- What to work on -
In the listing below, locate the line that contains "const coilFinish = new" and the line that contains "imported = [obj". Restate word for word those two lines and every line between them, and nothing else.

::::::::

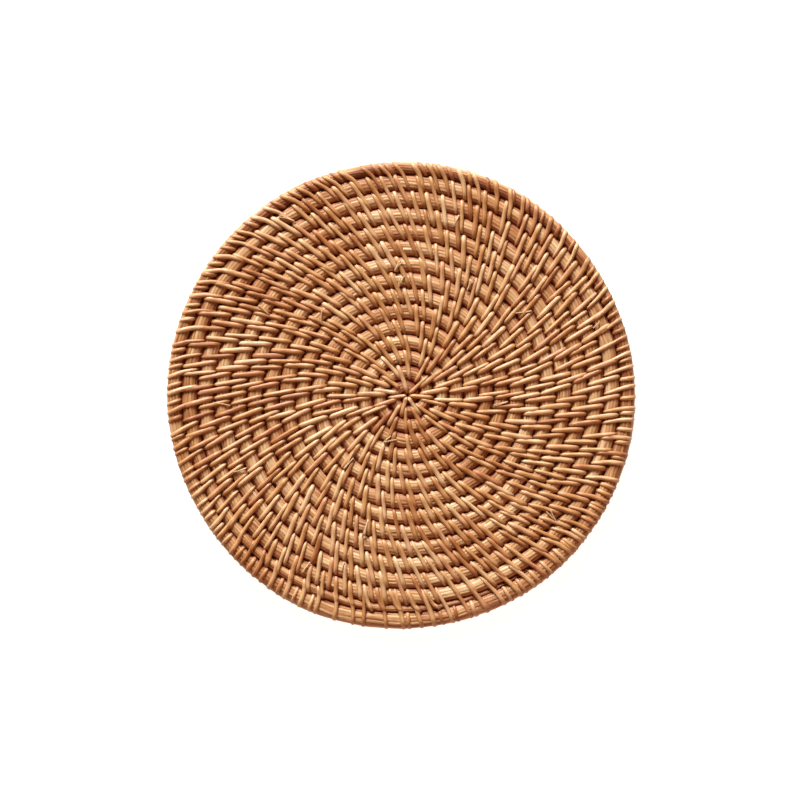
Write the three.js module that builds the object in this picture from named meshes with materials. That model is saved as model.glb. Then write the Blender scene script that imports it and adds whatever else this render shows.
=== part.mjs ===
// A round coiled placemat: one flat spiral of bundled splints, closed by a rim hoop.
// Millimetres, +Z up. The origin is under the middle of the outline, on the surface the mat lies on.
// The thickness includes the cane that sews the turns together; its single stitches are not modelled.

import * as THREE from 'three';

// The whole mat
const MAT_DIAMETER = 300;
const MAT_THICKNESS = 9;
const GROOVE_DEPTH = 2.3;
const CLEARANCE = 0.32;

// Waves in the hand-made outline: how many, how high, and where they start
const OUTLINE_WAVES = [
  { count: 4, height: 0.3, phaseDegrees: 89 },
  { count: 6, height: 0.28, phaseDegrees: -26 },
];

// The spiral: each turn is a little wider than the last, and its centre drifts as the mat grows
const FIRST_PITCH = 9.34;
const PITCH_GROWTH = 0.045;
const START_ANGLE_DEGREES = 63.4;
const SPIRAL_CENTRE = new THREE.Vector2(4.1, -0.1);
const CENTRE_DRIFT_PER_TURN = new THREE.Vector2(-0.126, 0.072);

// The button is the tight knot at the start, round which the first turn is laid
const BUTTON_RADIUS = 6;
const FIRST_TURN_STARTS = 0.78;

// The last turn keeps its full width up to here, then thins away under the rim hoop
const FULL_TURNS = 14.32;
const TAIL_TURNS = 0.385;
const TAIL_TAPER = 0.75;
const FULL_HEIGHT_WIDTH = 6;

// Facets: steps in one turn of the coil, and in the hoop for each of those
const STEPS_PER_TURN = 40;
const HOOP_STEPS = 2;

// Sections, as a share of the width from the inner groove to the outer one, and of the rib's height
const COIL_TOP = [
  { across: 0, rise: 0 },
  { across: 0.17, rise: 0.72 },
  { across: 0.36, rise: 1 },
  { across: 0.64, rise: 1 },
  { across: 0.83, rise: 0.72 },
  { across: 1, rise: 0 },
];
const COIL_UNDERSIDE = [
  { across: 0, rise: 0 },
  { across: 0.28, rise: 1 },
  { across: 0.72, rise: 1 },
  { across: 1, rise: 0 },
];
const HOOP_FACE = [
  { across: 0, rise: 0 },
  { across: 0.18, rise: 0.72 },
  { across: 0.36, rise: 1 },
  { across: 0.64, rise: 1 },
  { across: 0.87, rise: 0.68 },
  { across: 1, rise: -0.15 },
];

const START_ROW = Math.round(FIRST_TURN_STARTS * STEPS_PER_TURN);
const FULL_ROW = Math.round(FULL_TURNS * STEPS_PER_TURN);
const END_ROW = Math.round((FULL_TURNS + TAIL_TURNS) * STEPS_PER_TURN);

function directionAt(row) {
  const angle = THREE.MathUtils.degToRad(START_ANGLE_DEGREES + (360 * row) / STEPS_PER_TURN);
  return new THREE.Vector2(Math.cos(angle), Math.sin(angle));
}

function spiralPoint(row) {
  const turns = row / STEPS_PER_TURN;
  const radius = FIRST_PITCH * turns + PITCH_GROWTH * turns * turns;
  const centre = SPIRAL_CENTRE.clone().addScaledVector(CENTRE_DRIFT_PER_TURN, turns);
  return centre.addScaledVector(directionAt(row), radius);
}

// The groove on the outer side of the coil: round the button, along the spiral, then beside the tail
function groovePoint(row) {
  if (row < START_ROW) {
    return SPIRAL_CENTRE.clone().addScaledVector(directionAt(row), BUTTON_RADIUS);
  }
  if (row <= FULL_ROW) {
    return spiralPoint(row);
  }
  const left = (END_ROW - row) / (END_ROW - FULL_ROW);
  const fullWidth = spiralPoint(row).distanceTo(spiralPoint(row - STEPS_PER_TURN));
  const width = fullWidth * Math.pow(left, TAIL_TAPER);
  return spiralPoint(row - STEPS_PER_TURN).addScaledVector(directionAt(row), width);
}

// Collects the points and triangles of one closed solid
class Solid {
  constructor() {
    this.positions = [];
    this.triangles = [];
  }

  point(flat, height) {
    this.positions.push(flat.x, flat.y, height);
    return this.positions.length / 3 - 1;
  }

  triangle(a, b, c) {
    if (a !== b && b !== c && c !== a) {
      this.triangles.push(a, b, c);
    }
  }

  // Joins two lists of points side by side, turned over where the face looks down
  band(first, second, looksUp = true) {
    for (let i = 0; i + 1 < first.length; i++) {
      const [a, b] = looksUp ? [first[i], first[i + 1]] : [first[i + 1], first[i]];
      const [c, d] = looksUp ? [second[i], second[i + 1]] : [second[i + 1], second[i]];
      this.triangle(a, b, d);
      this.triangle(a, d, c);
    }
  }

  mesh(name, material) {
    const geometry = new THREE.BufferGeometry();
    geometry.setAttribute('position', new THREE.Float32BufferAttribute(this.positions, 3));
    geometry.setIndex(this.triangles);
    geometry.computeVertexNormals();
    const mesh = new THREE.Mesh(geometry, material);
    mesh.name = name;
    return mesh;
  }
}

// Height of a point of a section: ribs rise to the top face, or reach down to the surface
function heightOf(rise, looksUp) {
  const fromFace = GROOVE_DEPTH * (1 - rise);
  return looksUp ? MAT_THICKNESS - fromFace : fromFace;
}

// The button's face: rings that climb from its groove, and a flat middle
function addButton(solid, section, looksUp, grooves) {
  const rows = [];
  for (let row = START_ROW - STEPS_PER_TURN; row < START_ROW; row++) {
    rows.push(row);
  }
  const outerHalf = section.filter((spot) => spot.across > 0.5).reverse();
  const rings = outerHalf.map((spot) => {
    const radius = BUTTON_RADIUS - (1 - spot.across) * FIRST_PITCH;
    return rows.map((row) => {
      const place = SPIRAL_CENTRE.clone().addScaledVector(directionAt(row), radius);
      return solid.point(place, heightOf(spot.rise, looksUp));
    });
  });
  rows.forEach((row, i) => grooves.set(row, rings[0][i]));
  const middle = solid.point(SPIRAL_CENTRE, heightOf(1, looksUp));
  const last = rings[rings.length - 1];
  for (let i = 0; i < rows.length; i++) {
    const next = (i + 1) % rows.length;
    const inward = rings.map((ring) => ring[i]).reverse();
    const inwardNext = rings.map((ring) => ring[next]).reverse();
    solid.band(inward, inwardNext, looksUp);
    const [a, b] = looksUp ? [last[i], last[next]] : [last[next], last[i]];
    solid.triangle(middle, a, b);
  }
}

// One face of the coil. Each turn starts from the groove points of the turn inside it
function addCoilFace(solid, section, looksUp) {
  const grooves = new Map();
  addButton(solid, section, looksUp, grooves);
  let before = section.map(() => grooves.get(START_ROW - 1));
  for (let row = START_ROW; row < END_ROW; row++) {
    const inner = groovePoint(row - STEPS_PER_TURN);
    const outer = groovePoint(row);
    const fullness = Math.min(1, inner.distanceTo(outer) / FULL_HEIGHT_WIDTH);
    const current = section.map((spot) => {
      if (spot.across === 0) {
        return grooves.get(row - STEPS_PER_TURN);
      }
      const place = inner.clone().lerp(outer, spot.across);
      return solid.point(place, heightOf(spot.rise * fullness, looksUp));
    });
    grooves.set(row, current[current.length - 1]);
    solid.band(before, current, looksUp);
    before = current;
  }
  const tip = section.map(() => grooves.get(END_ROW - STEPS_PER_TURN));
  solid.band(before, tip, looksUp);
  return outerRows().map((row) => grooves.get(row));
}

// The rows whose outer side faces the rim hoop, once round
function outerRows() {
  return Array.from({ length: STEPS_PER_TURN }, (_, i) => END_ROW - STEPS_PER_TURN + i);
}

function makeCoil(material) {
  const solid = new Solid();
  const topEdge = addCoilFace(solid, COIL_TOP, true);
  const lowEdge = addCoilFace(solid, COIL_UNDERSIDE, false);
  solid.band([...topEdge, topEdge[0]], [...lowEdge, lowEdge[0]], false);
  return solid.mesh('coil', material);
}

function outlinePoint(row) {
  const direction = directionAt(row);
  const angle = Math.atan2(direction.y, direction.x);
  let radius = MAT_DIAMETER / 2;
  for (const wave of OUTLINE_WAVES) {
    const phase = THREE.MathUtils.degToRad(wave.phaseDegrees);
    radius += wave.height * Math.cos(wave.count * angle + phase);
  }
  return direction.multiplyScalar(radius);
}

// The hoop lies round the coil's outer side, which it follows at a small clearance
function makeHoop(material) {
  const solid = new Solid();
  const coilSide = outerRows().map((row) => groovePoint(row));
  const sections = [];
  for (let i = 0; i < STEPS_PER_TURN * HOOP_STEPS; i++) {
    const step = i / HOOP_STEPS;
    const from = coilSide[Math.floor(step)];
    const to = coilSide[(Math.floor(step) + 1) % STEPS_PER_TURN];
    const row = END_ROW - STEPS_PER_TURN + step;
    const inner = from.clone().lerp(to, step % 1).addScaledVector(directionAt(row), CLEARANCE);
    const outer = outlinePoint(row);
    const top = HOOP_FACE.map((spot) => {
      return solid.point(inner.clone().lerp(outer, spot.across), heightOf(spot.rise, true));
    });
    const underside = HOOP_FACE.map((spot) => {
      return solid.point(inner.clone().lerp(outer, spot.across), heightOf(spot.rise, false));
    });
    sections.push([...top, ...underside.reverse(), top[0]]);
  }
  sections.forEach((section, i) => {
    solid.band(section, sections[(i + 1) % sections.length]);
  });
  return solid.mesh('rim_hoop', material);
}

const coilFinish = new THREE.MeshStandardMaterial({ color: 0xc99a62, roughness: 0.6, metalness: 0 });
const hoopFinish = new THREE.MeshStandardMaterial({ color: 0xb07c46, roughness: 0.6, metalness: 0 });

const placemat = new THREE.Group();
placemat.add(makeCoil(coilFinish), makeHoop(hoopFinish));

export default placemat;
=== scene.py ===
"""A round coiled placemat: bundled splints wound flat, sewn with split cane, in a rim hoop.

All sizes are in metres, in the frame of the CAD model. Turns are counted from the middle of the mat
outwards, and one whole turn leads once round, counter-clockwise as seen from above.
"""

import math

import bpy
import numpy as np
from bpy.props import FloatProperty, FloatVectorProperty, IntProperty, PointerProperty
from bpy.types import Operator, Panel, PropertyGroup
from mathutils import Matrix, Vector


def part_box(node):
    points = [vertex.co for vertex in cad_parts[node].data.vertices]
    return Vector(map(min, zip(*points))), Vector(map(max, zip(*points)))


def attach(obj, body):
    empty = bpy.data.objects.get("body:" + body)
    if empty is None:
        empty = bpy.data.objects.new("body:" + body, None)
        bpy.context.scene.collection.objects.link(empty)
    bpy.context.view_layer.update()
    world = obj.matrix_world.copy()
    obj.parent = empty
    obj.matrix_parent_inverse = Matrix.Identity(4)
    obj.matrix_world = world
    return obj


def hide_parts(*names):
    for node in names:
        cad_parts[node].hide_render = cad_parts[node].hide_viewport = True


bl_info = {
    "name": "Coiled Placemat",
    "version": (1, 0, 0),
    "blender": (4, 5, 0),
    "location": "View3D > Sidebar > Placemat",
    "description": "Makes a round coiled placemat of splints and split cane, piece by piece",
    "category": "Add Mesh",
}

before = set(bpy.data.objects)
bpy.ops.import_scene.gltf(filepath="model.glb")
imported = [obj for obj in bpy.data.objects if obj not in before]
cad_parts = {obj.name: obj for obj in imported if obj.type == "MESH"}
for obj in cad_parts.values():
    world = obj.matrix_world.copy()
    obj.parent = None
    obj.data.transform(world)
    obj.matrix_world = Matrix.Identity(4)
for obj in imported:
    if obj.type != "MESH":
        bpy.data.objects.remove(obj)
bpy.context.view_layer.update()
HOOP_LOW, HOOP_HIGH = (Vector(corner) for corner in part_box("rim_hoop"))
MAT_THICKNESS = HOOP_HIGH.z - HOOP_LOW.z
SEED = 41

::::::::

- Problem solution -
const coilFinish = new THREE.MeshStandardMaterial({ color: 0xc99a62, roughness: 0.6, metalness: 0 });
const hoopFinish = new THREE.MeshStandardMaterial({ color: 0xb07c46, roughness: 0.6, metalness: 0 });

const placemat = new THREE.Group();
placemat.add(makeCoil(coilFinish), makeHoop(hoopFinish));

export default placemat;
=== scene.py ===
"""A round coiled placemat: bundled splints wound flat, sewn with split cane, in a rim hoop.

All sizes are in metres, in the frame of the CAD model. Turns are counted from the middle of the mat
outwards, and one whole turn leads once round, counter-clockwise as seen from above.
"""

import math

import bpy
import numpy as np
from bpy.props import FloatProperty, FloatVectorProperty, IntProperty, PointerProperty
from bpy.types import Operator, Panel, PropertyGroup
from mathutils import Matrix, Vector


def part_box(node):
    points = [vertex.co for vertex in cad_parts[node].data.vertices]
    return Vector(map(min, zip(*points))), Vector(map(max, zip(*points)))


def attach(obj, body):
    empty = bpy.data.objects.get("body:" + body)
    if empty is None:
        empty = bpy.data.objects.new("body:" + body, None)
        bpy.context.scene.collection.objects.link(empty)
    bpy.context.view_layer.update()
    world = obj.matrix_world.copy()
    obj.parent = empty
    obj.matrix_parent_inverse = Matrix.Identity(4)
    obj.matrix_world = world
    return obj


def hide_parts(*names):
    for node in names:
        cad_parts[node].hide_render = cad_parts[node].hide_viewport = True


bl_info = {
    "name": "Coiled Placemat",
    "version": (1, 0, 0),
    "blender": (4, 5, 0),
    "location": "View3D > Sidebar > Placemat",
    "description": "Makes a round coiled placemat of splints and split cane, piece by piece",
    "category": "Add Mesh",
}

before = set(bpy.data.objects)
bpy.ops.import_scene.gltf(filepath="model.glb")
imported = [obj for obj in bpy.data.objects if obj not in before]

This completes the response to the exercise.